Reproduce verbatim the final portion of the material below, from the line containing "obj.matrix_world = world" through its last line, and nothing else.

--------------------------------------------------

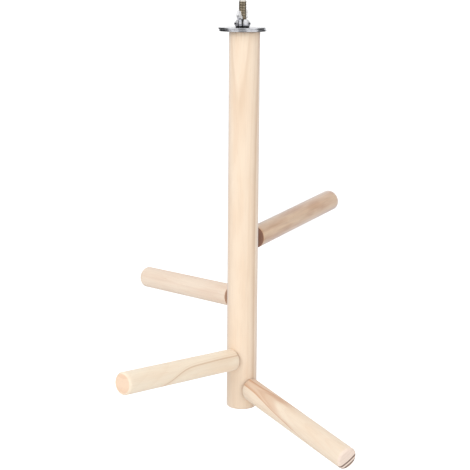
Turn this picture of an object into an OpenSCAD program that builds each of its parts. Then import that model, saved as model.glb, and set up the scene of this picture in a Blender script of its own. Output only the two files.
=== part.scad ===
// A clamp-on bird perch: a round wooden pole with four dowel perches that climb round it,
// hung from a cage or a board by a hanger bolt, two wide washers and a wing nut.
// Millimetres, +Z up along the pole. The origin is on the bolt's axis in the clamp plane,
// where the two washers meet. Seen from -Y, +X is to the right.

/* [Pole] */
// Length of the pole
pole_len = 310; // [220:5:500]
// Diameter of the pole
pole_d = 25; // [20:1:40]
// Eased edge at both ends of the pole
pole_edge = 0.8; // [0.2:0.1:2]
// How far the pole's axis lies to the right of the bolt, whose hole is drilled off centre
pole_shift = 1.75; // [0:0.05:3]

/* [Perches] */
// Diameter of every perch
perch_d = 18; // [12:0.5:24]
// Length of every perch along its axis
perch_len = 124; // [60:1:200]
// Chamfer round the tip of a perch
perch_chamfer = 1.4; // [0.4:0.1:3]
// Eased edge where a perch meets the pole
perch_edge = 0.8; // [0.2:0.1:2]
// Height of each perch's root above the foot of the pole, lowest first
perch_heights = [17.1, 42, 91.8, 141.5]; // [14:0.1:200]
// Compass turn of each perch round the pole, counter-clockwise from +X seen from above
perch_turns = [-52.6, -131.7, 128.7, 56.5]; // [-180:0.1:180]
// Slope of each perch, positive where the tip is higher than the root
perch_slopes = [-11.7, 2.9, -2.8, 6.9]; // [-15:0.1:15]
// How far each perch sits to the left of the pole's centre line, seen from the pole
perch_shifts = [0, 0, 0, -3.3]; // [-5:0.1:5]

/* [Perch screws] */
// Diameter over the wood thread of a double-ended perch screw
screw_d = 5; // [3:0.5:7]
// Length of a double-ended perch screw
screw_len = 40; // [30:1:55]
// How much of a perch screw is in the pole
screw_in_pole = 15; // [10:0.5:17]
// Length of the point at both ends of a perch screw
screw_point = 5; // [2:0.5:8]

/* [Hanger bolt] */
// Diameter of the machine thread that carries the clamp
bolt_d = 6.35; // [5:0.05:8]
// How far the bolt stands out of the pole
bolt_out = 24.6; // [20:0.2:40]
// How deep the bolt goes into the pole
bolt_in = 42; // [30:1:60]
// How far inside the pole the machine thread starts
bolt_collar = 4; // [2:0.5:8]
// Diameter over the wood thread of the bolt
bolt_wood_d = 5.6; // [4:0.1:8]
// Length of the bolt's wood point
bolt_point = 7; // [3:0.5:10]
// Chamfer at the free end of the bolt
bolt_chamfer = 0.9; // [0.3:0.1:1.5]

/* [Washers] */
// Diameter of both washers
washer_d = 38; // [30:1:50]
// Thickness of each washer
washer_t = 1.5; // [1:0.1:2.5]
// Eased rim of a stamped washer
washer_edge = 0.3; // [0.1:0.05:0.45]
// Hole clearance round the bolt, on the radius
washer_gap = 0.45; // [0.35:0.05:0.6]
// How far each loose washer lies to the right of the bolt's axis, lower first
washer_shifts = [0.3, -0.25]; // [-0.3:0.05:0.3]

/* [Wing nut] */
// Span over both wings
nut_span = 31; // [27:1:44]
// Height to the top of the wings
nut_h = 13.5; // [12:0.5:20]
// Height of the nut's body
nut_body_h = 6.4; // [5.6:0.2:8]
// Diameter of the flat seat under the body
nut_seat_d = 11; // [10:0.2:12]
// Diameter of the body at its belly
nut_belly_d = 13.4; // [12.6:0.2:16]
// Diameter of the body at its top
nut_neck_d = 10.4; // [9:0.2:11]
// Radius of the rounded end of a wing
wing_end_r = 3.3; // [2.6:0.1:4]
// Thickness of a wing where it leaves the body
wing_root_t = 2.8; // [2.4:0.2:4]
// Thickness of a wing at its end
wing_end_t = 2; // [1.6:0.2:2.4]
// Height of the belly's widest ring, as a share of the body's height
belly_height_share = 0.46; // [0.4:0.02:0.5]
// Roundness of the belly, as a share of the body's height
belly_round_share = 0.4; // [0.3:0.01:0.44]
// Roundness of the neck's rim, as a share of the body's height
neck_round_share = 0.16; // [0.1:0.01:0.2]
// Half height of a wing's root, as a share of the body's height
root_round_share = 0.46; // [0.4:0.01:0.48]
// Centre and radius of the hollow over a wing's stem, as shares of the wing's reach and end radius
dip_shares = [0.42, 0.92, 1.28]; // [0.4:0.01:1.3]
// Centre and radius of the hollow under a wing, as shares of the wing's reach and end radius
waist_shares = [0.93, 2.05, 1.2]; // [0.8:0.01:2.4]
// Turn of the wings from the +X axis
nut_turn = 75.5; // [-180:0.5:180]
// Thread clearance between the nut and the bolt, on the radius
thread_gap = 0.1; // [0.05:0.01:0.2]

/* [Hidden] */
$fn = 96;

// clearance of every screw in its pilot hole, on the radius
pilot_gap = 0.05;
// how far a cutting tool runs past the face that it cuts
overrun = 1;
// facets of the circles that a wing's outline is blended from
wing_facets = 32;
pole_r = pole_d / 2;
perch_r = perch_d / 2;
bolt_r = bolt_d / 2;
washer_r = washer_d / 2;
pole_top = -washer_t;
pole_foot = pole_top - pole_len;
bolt_top = pole_top + bolt_out;
bolt_foot = pole_top - bolt_in;

pine = [0.97, 0.89, 0.77];
pine_shade = [0.93, 0.83, 0.70];
zinc = [0.72, 0.73, 0.75];
bright_zinc = [0.80, 0.81, 0.83];
steel = [0.55, 0.52, 0.46];

// points of an arc round [cx, cy] from angle a0 to a1
function arc(cx, cy, r, a0, a1, steps) =
    [for (i = [0 : steps]) let (a = a0 + (a1 - a0) * i / steps) [cx + r * cos(a), cy + r * sin(a)]];

// a disc or rod on +Z from 0 to h, with both edges cut back by e
module eased_rod(r, h, e) {
    rotate_extrude()
        polygon([[0, 0], [r - e, 0], [r, e], [r, h - e], [r - e, h], [0, h]]);
}

// a screw along +Z, pointed at both ends, from -back to len - back, grown by gap
module double_screw(len, back, r, point, gap = 0) {
    rotate_extrude()
        polygon([[0, -back - gap], [gap, -back - gap], [r + gap, point - back],
            [r + gap, len - back - point], [gap, len - back + gap], [0, len - back + gap]]);
}

// the frame of perch i: +X points away from the pole, and the origin lies on its surface
module at_root(i) {
    translate([pole_shift, 0, pole_foot + perch_heights[i]])
        rotate([0, 0, perch_turns[i]])
            translate([pole_r, perch_shifts[i], 0])
                children();
}

// the same frame, sloped so that +Z runs along the perch
module along_perch(i) {
    at_root(i) rotate([0, 90 - perch_slopes[i], 0]) children();
}

module perch_screw(i, gap = 0) {
    along_perch(i) double_screw(screw_len, screw_in_pole, screw_d / 2, screw_point, gap);
}

// a dowel with a chamfered tip, cut upright at the root where it meets the pole
module perch(i) {
    // how far the sloped dowel runs back past the upright cut, and how far the cut reaches
    back = perch_r * abs(tan(perch_slopes[i])) + overrun;
    reach = perch_len + perch_r;
    root_r = perch_r - perch_edge;
    difference() {
        intersection() {
            along_perch(i)
                rotate_extrude()
                    polygon([[0, -back], [perch_r, -back], [perch_r, perch_len - perch_chamfer],
                        [perch_r - perch_chamfer, perch_len], [0, perch_len]]);
            // a wide cone gives the cut its eased edge
            at_root(i)
                rotate([0, 90, 0]) cylinder(h = reach, r1 = root_r, r2 = root_r + reach);
        }
        perch_screw(i, pilot_gap);
    }
}

// the outline of the hanger bolt from its point to its free end, grown by gap
module bolt_outline(gap = 0, cut = 0) {
    wood_r = bolt_wood_d / 2;
    shoulder = pole_top - bolt_collar;
    polygon([[0, bolt_foot - gap], [gap, bolt_foot - gap], [wood_r + gap, bolt_foot + bolt_point],
        [wood_r + gap, shoulder - gap], [bolt_r + gap, shoulder - gap],
        [bolt_r + gap, bolt_top - bolt_chamfer + cut], [bolt_r - bolt_chamfer + gap, bolt_top + cut],
        [0, bolt_top + cut]]);
}

module hanger_bolt() {
    color(steel) rotate_extrude() bolt_outline();
}

module pole() {
    color(pine)
        difference() {
            translate([pole_shift, 0, pole_foot]) eased_rod(pole_r, pole_len, pole_edge);
            rotate_extrude() bolt_outline(pilot_gap, overrun);
            for (i = [0 : len(perch_heights) - 1]) perch_screw(i, pilot_gap);
        }
}

// a stamped washer from z = 0 up, with the bolt somewhere in its hole
module washer(shift) {
    translate([shift, 0, 0])
        difference() {
            eased_rod(washer_r, washer_t, washer_edge);
            translate([0, 0, -overrun]) cylinder(h = washer_t + 2 * overrun, r = bolt_r + washer_gap);
        }
}

module lower_washer() {
    color(zinc) translate([0, 0, pole_top]) washer(washer_shifts[0]);
}

module upper_washer() {
    color(bright_zinc) washer(washer_shifts[1]);
}

// the turned body of the wing nut: a flat seat, a round belly and a neck that leans in
module nut_body() {
    seat_r = nut_seat_d / 2;
    belly_round = nut_body_h * belly_round_share;
    neck_round = nut_body_h * neck_round_share;
    rotate_extrude()
        polygon(concat([[0, 0], [seat_r - washer_edge, 0], [seat_r, washer_edge]],
            arc(nut_belly_d / 2 - belly_round, nut_body_h * belly_height_share, belly_round, -48, 22, 8),
            arc(nut_neck_d / 2 - neck_round, nut_body_h - neck_round, neck_round, 25, 90, 4),
            [[0, nut_body_h]]));
}

// one wing, seen from the side: a round end on a stem that sweeps up from the belly
module wing_outline() {
    end_x = nut_span / 2 - wing_end_r;
    end_z = nut_h - wing_end_r;
    root_z = nut_body_h / 2;
    difference() {
        hull() {
            translate([end_x, end_z]) circle(r = wing_end_r, $fn = wing_facets);
            translate([nut_neck_d / 4, root_z])
                circle(r = nut_body_h * root_round_share, $fn = wing_facets);
        }
        translate([end_x * dip_shares[0], end_z + wing_end_r * dip_shares[1]])
            circle(r = wing_end_r * dip_shares[2], $fn = wing_facets);
        translate([end_x * waist_shares[0], end_z - wing_end_r * waist_shares[1]])
            circle(r = wing_end_r * waist_shares[2], $fn = wing_facets);
    }
}

module wing() {
    intersection() {
        rotate([90, 0, 0]) linear_extrude(height = wing_root_t, center = true) wing_outline();
        linear_extrude(height = nut_h)
            polygon([[0, -wing_root_t / 2], [nut_neck_d / 2, -wing_root_t / 2],
                [nut_span / 2, -wing_end_t / 2], [nut_span / 2, wing_end_t / 2],
                [nut_neck_d / 2, wing_root_t / 2], [0, wing_root_t / 2]]);
    }
}

module wing_nut() {
    color(bright_zinc)
        translate([0, 0, washer_t])
            rotate([0, 0, nut_turn])
                difference() {
                    union() {
                        nut_body();
                        wing();
                        rotate([0, 0, 180]) wing();
                    }
                    translate([0, 0, -overrun])
                        cylinder(h = nut_h + 2 * overrun, r = bolt_r + thread_gap);
                }
}

module perch_1() { color(pine) perch(0); }
module perch_2() { color(pine) perch(1); }
module perch_3() { color(pine) perch(2); }
module perch_4() { color(pine_shade) perch(3); }
module perch_screw_1() { color(zinc) perch_screw(0); }
module perch_screw_2() { color(zinc) perch_screw(1); }
module perch_screw_3() { color(zinc) perch_screw(2); }
module perch_screw_4() { color(zinc) perch_screw(3); }

pole();
perch_1();
perch_2();
perch_3();
perch_4();
perch_screw_1();
perch_screw_2();
perch_screw_3();
perch_screw_4();
hanger_bolt();
lower_washer();
upper_washer();
wing_nut();
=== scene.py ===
import math

import bmesh
import bpy
from mathutils import Matrix, Vector


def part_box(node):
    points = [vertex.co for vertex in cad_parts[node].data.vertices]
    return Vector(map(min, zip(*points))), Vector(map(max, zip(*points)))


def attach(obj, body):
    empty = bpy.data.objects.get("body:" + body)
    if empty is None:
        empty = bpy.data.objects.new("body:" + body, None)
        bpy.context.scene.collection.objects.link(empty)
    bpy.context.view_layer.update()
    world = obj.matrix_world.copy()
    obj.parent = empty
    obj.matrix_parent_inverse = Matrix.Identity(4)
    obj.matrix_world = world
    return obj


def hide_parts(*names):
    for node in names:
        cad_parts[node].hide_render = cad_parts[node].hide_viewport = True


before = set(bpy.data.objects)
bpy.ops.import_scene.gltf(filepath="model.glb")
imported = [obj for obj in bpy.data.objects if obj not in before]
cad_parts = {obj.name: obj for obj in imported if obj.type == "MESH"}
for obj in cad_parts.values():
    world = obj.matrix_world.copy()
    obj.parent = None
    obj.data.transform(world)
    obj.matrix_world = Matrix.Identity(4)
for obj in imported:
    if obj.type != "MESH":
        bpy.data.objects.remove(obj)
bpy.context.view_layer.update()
mm = 0.001
fullTurn = 2 * math.pi
flankAngle = math.radians(30)  # half of the angle between a thread's flanks
sameSpot = 0.0005 * mm  # points closer than this count as one
print("frame loaded")


# modelling helpers
def clearSelection():
    bpy.ops.object.select_all(action="DESELECT")


def makeActive(obj):
    clearSelection()
    obj.select_set(True)
    bpy.context.view_layer.objects.active = obj


def startEdit(obj):
    makeActive(obj)
    bpy.ops.object.mode_set(mode="EDIT")
    bpy.ops.mesh.select_mode(type="VERT")
    bpy.ops.mesh.select_all(action="DESELECT")


def endEdit():
    bpy.ops.object.mode_set(mode="OBJECT")


def pick(obj, kind, wanted):  # in edit mode, kind is VERT, EDGE or FACE
    bpy.ops.mesh.select_mode(type=kind)
    bpy.ops.mesh.select_all(action="DESELECT")
    shape = bmesh.from_edit_mesh(obj.data)
    for part in {"VERT": shape.verts, "EDGE": shape.edges, "FACE": shape.faces}[kind]:
        if wanted(part):
            part.select_set(True)
    shape.select_flush_mode()
    bmesh.update_edit_mesh(obj.data)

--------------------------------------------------

§ RESPONSE BELOW
    obj.matrix_world = world
    return obj


def hide_parts(*names):
    for node in names:
        cad_parts[node].hide_render = cad_parts[node].hide_viewport = True


before = set(bpy.data.objects)
bpy.ops.import_scene.gltf(filepath="model.glb")
imported = [obj for obj in bpy.data.objects if obj not in before]
cad_parts = {obj.name: obj for obj in imported if obj.type == "MESH"}
for obj in cad_parts.values():
    world = obj.matrix_world.copy()
    obj.parent = None
    obj.data.transform(world)
    obj.matrix_world = Matrix.Identity(4)
for obj in imported:
    if obj.type != "MESH":
        bpy.data.objects.remove(obj)
bpy.context.view_layer.update()
mm = 0.001
fullTurn = 2 * math.pi
flankAngle = math.radians(30)  # half of the angle between a thread's flanks
sameSpot = 0.0005 * mm  # points closer than this count as one
print("frame loaded")


# modelling helpers
def clearSelection():
    bpy.ops.object.select_all(action="DESELECT")


def makeActive(obj):
    clearSelection()
    obj.select_set(True)
    bpy.context.view_layer.objects.active = obj


def startEdit(obj):
    makeActive(obj)
    bpy.ops.object.mode_set(mode="EDIT")
    bpy.ops.mesh.select_mode(type="VERT")
    bpy.ops.mesh.select_all(action="DESELECT")


def endEdit():
    bpy.ops.object.mode_set(mode="OBJECT")


def pick(obj, kind, wanted):  # in edit mode, kind is VERT, EDGE or FACE
    bpy.ops.mesh.select_mode(type=kind)
    bpy.ops.mesh.select_all(action="DESELECT")
    shape = bmesh.from_edit_mesh(obj.data)
    for part in {"VERT": shape.verts, "EDGE": shape.edges, "FACE": shape.faces}[kind]:
        if wanted(part):
            part.select_set(True)
    shape.select_flush_mode()
    bmesh.update_edit_mesh(obj.data)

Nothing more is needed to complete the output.